Barbara Hallie Foote (born March 31, 1950) is an American actress.

Life and career
Born Barbara Hallie Foote in Manhattan, the daughter of Lillian Vallish Foote and writer and director Horton Foote, she was raised in Nyack, New York and New Hampshire. She began her stage career in 1986 when she was cast in the title role of her father's off-Broadway play The Widow Claire, which featured Matthew Broderick, Dan Butler, and Sarah Michelle Gellar.
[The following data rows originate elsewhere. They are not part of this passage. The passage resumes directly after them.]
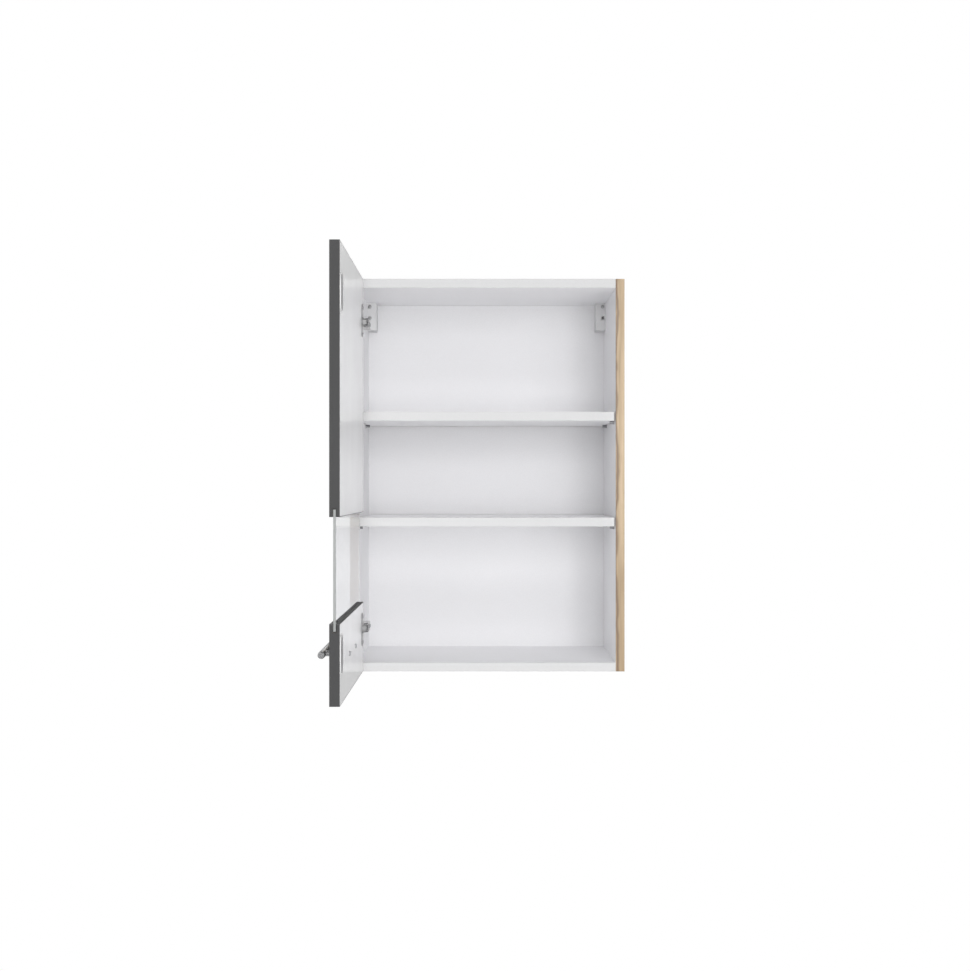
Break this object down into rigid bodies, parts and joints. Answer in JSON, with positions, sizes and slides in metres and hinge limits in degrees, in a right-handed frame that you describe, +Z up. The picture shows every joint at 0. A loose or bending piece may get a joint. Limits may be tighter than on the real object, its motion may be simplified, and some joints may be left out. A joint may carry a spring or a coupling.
{
  "type": "wall cabinet",
  "caption": "Hanging wall cabinet with oak-look sides, white inside with shelves, and a dark left-hung door with a glass strip and bar handle.",
  "frame": {"origin": "middle of the width, at the wall plane and the underside of the carcass", "axes": "+Z up, +Y into the wall, +X to the right seen from the front; rest pose has the door open at 90 degrees"},
  "size_m": [0.521, 0.8264, 0.71],
  "materials": {
    "oak_panel": "satin",
    "oak_edge": "satin",
    "white_board": "satin",
    "white_edge": "satin",
    "back_board": "satin",
    "door_board": "satin",
    "door_edge": "satin",
    "clear_glass": "polished",
    "glass_seal": "matte",
    "hinge_steel": "satin",
    "hinge_pins": "polished",
    "screw_steel": "satin",
    "shelf_pins": "satin",
    "cap_plastic": "satin",
    "white_plastic": "satin",
    "handle_metal": "satin",
    "zinc": "satin",
    "beech": "matte"
  },
  "bodies": {
    "carcass": {"side_panel_left": "oak_panel", "side_panel_right": "oak_panel", "top_panel": "white_board", "bottom_panel": "white_board", "back_panel": "back_board", "shelf_upper": "white_board", "shelf_lower": "white_board", "side_edge_band_left": "oak_edge", "side_edge_band_right": "oak_edge", "top_edge_band": "white_edge", "bottom_edge_band": "white_edge", "shelf_upper_edge_band": "white_edge", "shelf_lower_edge_band": "white_edge", "shelf_pins_upper": "shelf_pins", "shelf_pins_lower": "shelf_pins", "cam_locks": "zinc", "cam_bolts": "zinc", "wood_dowels": "beech", "cam_caps": "white_plastic", "hanger_body_left": "white_plastic", "hanger_body_right": "white_plastic", "hanger_hook_left": "zinc", "hanger_hook_right": "zinc", "hanger_height_screws": "screw_steel", "hanger_depth_screws": "screw_steel", "hanger_fixing_screws": "screw_steel", "hinge_plate_upper": "hinge_steel", "hinge_plate_lower": "hinge_steel", "hinge_plate_screws": "screw_steel", "hinge_arm_upper": "hinge_steel", "hinge_arm_lower": "hinge_steel", "hinge_arm_screws": "screw_steel", "hinge_arm_pins": "hinge_pins"},
    "door": {"door_panel_upper": "door_board", "door_panel_lower": "door_board", "door_glass": "clear_glass", "door_edge_band_upper": "door_edge", "door_edge_band_lower": "door_edge", "glass_seal_upper": "glass_seal", "glass_seal_lower": "glass_seal", "hinge_cup_upper": "hinge_steel", "hinge_cup_lower": "hinge_steel", "hinge_cup_screws": "screw_steel", "hinge_cup_pins": "hinge_pins", "cover_cap_upper": "cap_plastic", "cover_cap_lower": "cap_plastic", "handle_bar": "handle_metal", "handle_posts": "handle_metal", "handle_screws": "screw_steel"},
    "upper_inner_link": {"hinge_upper_inner_link": "hinge_steel"},
    "upper_outer_link": {"hinge_upper_outer_link": "hinge_steel"},
    "lower_inner_link": {"hinge_lower_inner_link": "hinge_steel"},
    "lower_outer_link": {"hinge_lower_outer_link": "hinge_steel"}
  },
  "joints": [
    {"name": "upper_inner_pivot", "type": "hinge", "parent": "carcass", "child": "upper_inner_link", "pos_m": [-0.2225, -0.3235, 0.631], "axis": [0, 0, 1], "range_deg": [-39.71, 2.3]},
    {"name": "door_swing", "type": "hinge", "parent": "upper_inner_link", "child": "door", "pos_m": [-0.228, -0.34038, 0.631], "axis": [0, 0, 1], "range_deg": [-7.2, 129.61]},
    {"name": "upper_outer_pivot", "type": "hinge", "parent": "carcass", "child": "upper_outer_link", "pos_m": [-0.217, -0.313, 0.631], "axis": [0, 0, 1], "range_deg": [-37.36, 2.17]},
    {"name": "lower_inner_pivot", "type": "hinge", "parent": "carcass", "child": "lower_inner_link", "pos_m": [-0.2225, -0.3235, 0.079], "axis": [0, 0, 1], "range_deg": [-39.71, 2.3]},
    {"name": "lower_outer_pivot", "type": "hinge", "parent": "carcass", "child": "lower_outer_link", "pos_m": [-0.217, -0.313, 0.079], "axis": [0, 0, 1], "range_deg": [-37.36, 2.17]}
  ],
  "couplings": [
    {"joint": "upper_inner_pivot", "follows": "door_swing", "ratio": -0.3056},
    {"joint": "lower_inner_pivot", "follows": "door_swing", "ratio": -0.3056},
    {"joint": "upper_outer_pivot", "follows": "door_swing", "ratio": -0.28748},
    {"joint": "lower_outer_pivot", "follows": "door_swing", "ratio": -0.28748}
  ]
}
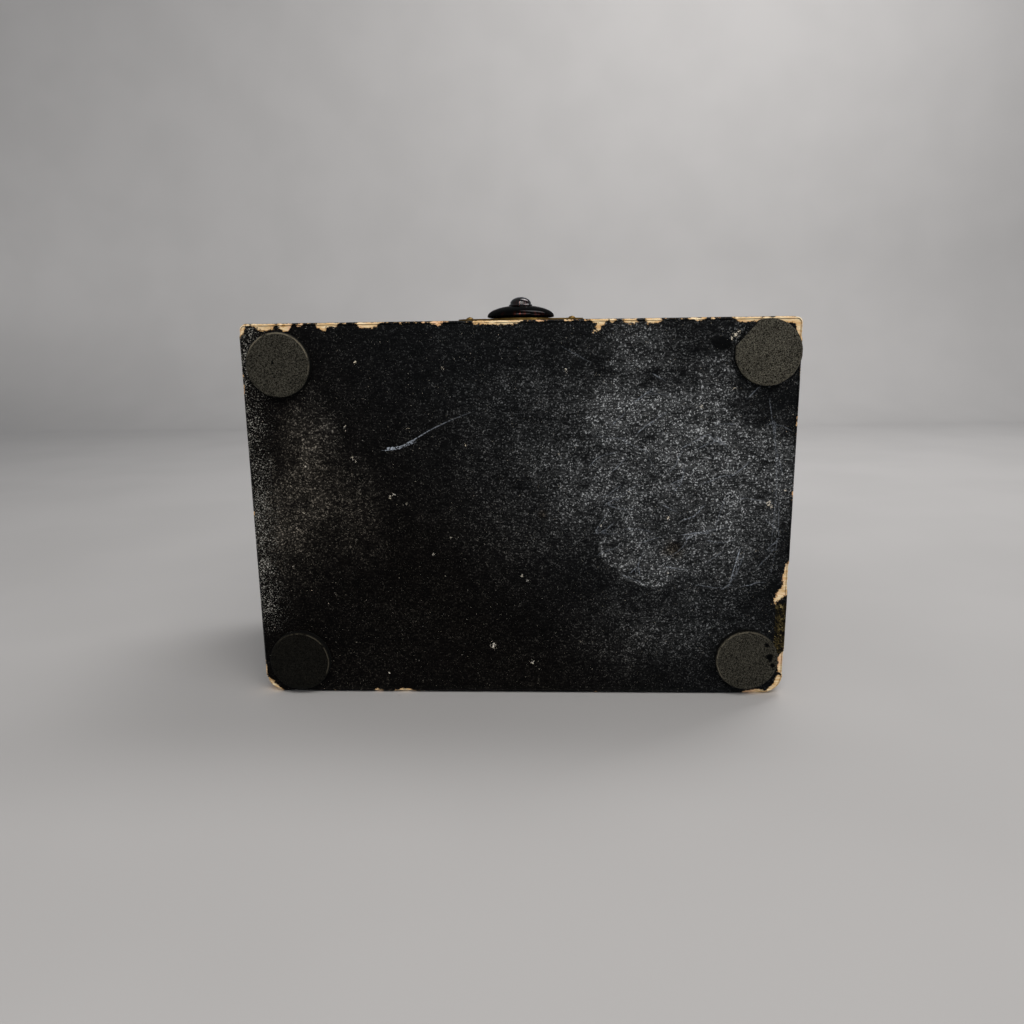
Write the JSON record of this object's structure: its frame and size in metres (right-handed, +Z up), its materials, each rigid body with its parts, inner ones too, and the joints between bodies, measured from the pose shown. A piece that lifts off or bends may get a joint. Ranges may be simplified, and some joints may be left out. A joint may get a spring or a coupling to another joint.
{
  "type": "wind-up music box",
  "caption": "Small lidded wooden music box on felt pads, with a turn catch, a mirror lid, a lined well, and a wound cylinder movement under glass.",
  "frame": {"origin": "middle of the case's footprint, on the surface that the felt pads stand on", "axes": "+Z up, +X to the right seen from the front, and the front with the catch faces -Y"},
  "size_m": [0.108, 0.0817, 0.0514],
  "materials": {
    "painted_wood": "black paint, worn to pale wood at the edges",
    "felt_pad": "dense dark felt",
    "raw_wood": "plain pale wood",
    "clear_glass": "clear",
    "velvet": "red velvet",
    "mirror_glass": "silvered",
    "tarnished_brass": "tarnished",
    "bronze": "dark brown glossy patina",
    "brass": "polished",
    "cast_brass": "satin",
    "steel": "satin",
    "spring_steel": "blued",
    "aluminium": "satin"
  },
  "bodies": {
    "case": {"base_panel": "painted_wood", "foot_pads": "felt_pad", "front_wall": "painted_wood", "back_wall": "painted_wood", "left_wall": "painted_wood", "right_wall": "painted_wood", "partition": "raw_wood", "cover_rails": "raw_wood", "glass_cover": "clear_glass", "well_cushion": "velvet", "well_lining": "velvet", "catch_plate": "tarnished_brass", "catch_plate_pins": "tarnished_brass", "case_hinge_leaves": "brass", "hinge_pins": "steel", "case_hinge_screws": "brass", "bedplate": "cast_brass", "bedplate_screws": "steel", "comb": "steel", "comb_screws": "steel", "cylinder_front_bracket": "cast_brass", "cylinder_rear_bracket": "cast_brass", "bracket_screws": "steel", "bridge_pillars": "brass", "barrel_bridge": "brass", "bridge_screws": "steel", "governor_frame": "cast_brass", "click_spring": "spring_steel", "click_screw": "steel"},
    "lid": {"lid_top": "painted_wood", "lid_front_rail": "painted_wood", "lid_back_rail": "painted_wood", "lid_side_rails": "painted_wood", "lid_lining": "velvet", "lid_mirror": "mirror_glass", "mirror_frame": "brass", "lid_peg": "raw_wood", "lid_hinge_leaves": "brass", "lid_hinge_screws": "brass", "strike": "brass", "strike_screws": "brass"},
    "catch": {"catch_knob": "bronze", "catch_spindle": "bronze", "catch_arm": "brass"},
    "barrel": {"spring_barrel": "brass", "barrel_cover": "brass", "mainspring": "spring_steel"},
    "winding": {"winding_arbor": "steel", "ratchet_wheel": "steel", "winding_key": "brass"},
    "click": {"click": "steel"},
    "cylinder": {"pin_cylinder": "brass", "cylinder_arbor": "steel", "cylinder_pinion": "brass", "cylinder_wheel": "brass"},
    "governor": {"governor_pinion": "steel", "worm_wheel": "brass"},
    "fan": {"fan_worm": "steel", "air_brake": "aluminium"},
    "stop": {"stop_rod": "steel"}
  },
  "joints": [
    {"name": "lid_hinge", "type": "hinge", "parent": "case", "child": "lid", "pos_m": [0, 0.035, 0.03575], "axis": [-1, 0, 0], "range_deg": [0, 98]},
    {"name": "catch_turn", "type": "hinge", "parent": "case", "child": "catch", "pos_m": [0, -0.038, 0.027], "axis": [0, 1, 0], "range_deg": [0, 90]},
    {"name": "barrel_spin", "type": "hinge", "parent": "case", "child": "barrel", "pos_m": [-0.032, 0.016, 0.012], "axis": [0, 0, 1], "continuous": true},
    {"name": "winding", "type": "hinge", "parent": "case", "child": "winding", "pos_m": [-0.032, 0.016, 0.03], "axis": [0, 0, 1], "continuous": true},
    {"name": "click_lift", "type": "hinge", "parent": "case", "child": "click", "pos_m": [-0.025, 0.0154, 0.022], "axis": [0, 0, -1], "range_deg": [0, 12], "stiffness_Nm_per_rad": 0.0002, "springref_deg": -5.73},
    {"name": "cylinder_spin", "type": "hinge", "parent": "case", "child": "cylinder", "pos_m": [-0.032, -0.0071, 0.0202], "axis": [0, 1, 0], "continuous": true},
    {"name": "governor_spin", "type": "hinge", "parent": "case", "child": "governor", "pos_m": [-0.02225, -0.022, 0.0202], "axis": [0, 1, 0], "continuous": true},
    {"name": "fan_spin", "type": "hinge", "parent": "case", "child": "fan", "pos_m": [-0.01665, -0.0232, 0.016], "axis": [0, 0, 1], "continuous": true},
    {"name": "stop_slide", "type": "slide", "parent": "case", "child": "stop", "axis": [0, 0, 1], "range_m": [0, 0.0025]}
  ],
  "couplings": [
    {"joint": "cylinder_spin", "follows": "barrel_spin", "ratio": -3},
    {"joint": "governor_spin", "follows": "barrel_spin", "ratio": 10},
    {"joint": "fan_spin", "follows": "barrel_spin", "ratio": 80},
    {"joint": "stop_slide", "follows": "lid_hinge", "m_per_rad": 0.00146}
  ]
}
Father and daughter later collaborated on Talking Pictures, Night Seasons, Laura Dennis, When They Speak of Rita, The Last of the Thorntons, The Carpetbagger's Children, The Day Emily Married, The Trip to Bountiful, for which she won the Lucille Lortel Award for Outstanding Featured Actress and was nominated for the Outer Critics Circle Award for Outstanding Featured Actress in a Play, and Dividing the Estate, for which she won the 2008 Richard Seff Award and was nominated for the 2009 Tony Award for Best Performance by a Featured Actress in a Play. She was appearing in the Hartford Stage production of her father's theatrical adaptation of the Harper Lee novel To Kill a Mockingbird when he died. She appeared in The Orphans' Home Cycle off-Broadway in 2009, receiving an Outer Critics Circle Award nomination, Outstanding Featured Actress in a Play. In 2012, Foote appeared as Dolores and Mrs. Crawford in the off-Broadway production of Harrison, TX: Three Plays by Horton Foote with Primary Stages. She then appeared as Pauline in the Primary Stages production of Him. Foote also played Rosalynn Carter in the 2014 production of Camp David at Arena Stage, the performance was attended by Rosalynn Carter herself, as well as President Jimmy Carter.

Foote also won the Obie Award in 1993 and the Drama League Award in 2000 and 2002 and was nominated for the 1995 Drama Desk Award for Outstanding Featured Actress in a Play for The Horton Foote Plays.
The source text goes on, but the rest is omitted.